Sensitivity of reduction rate on the mechanical response of boron-doped Fe₅₀Mn₃₀Co₁₀Cr₁₀ high entropy alloy

Phase transformation induced plasticity (TRIP) effect is an effective technical solution to enhance the strength and ductility of alloys, represented by Fe₅₀Mn₃₀Co₁₀Cr₁₀ high entropy alloy (HEA). Introducing heterostructures into alloys is also an effective synergistic method for enhancing the strength and ductility of alloys. Combining element doping, heterostructures, and the TRIP effect of the alloy itself can enable the alloy to achieve both high strength and high ductility.
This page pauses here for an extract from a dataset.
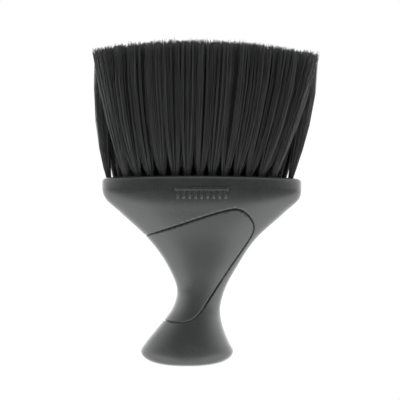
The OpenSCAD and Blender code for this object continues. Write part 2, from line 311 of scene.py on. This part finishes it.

In this work, the boron doped Fe₅₀Mn₃₀Co₁₀Cr₁₀ HEA were prepared by cold rolling with different reduction rates followed by recrystallization annealing processes. Different reduction rates result in different heterogeneous structures. The large rolling reduction weakens the advantage of heterogeneous structure for introducing large stress concentration, resulting in the low ductility of the alloy. The sample with small rolling reduction shows excellent strength and ductility, which comes from the synergistic effect of large-small grains matching and TRIP effect. In summary, the TRIP effect combined with the appropriate amount of reduction and low recrystallization temperature annealing induced heterostructure is an effective solution to overcome the strength ductility trade-off.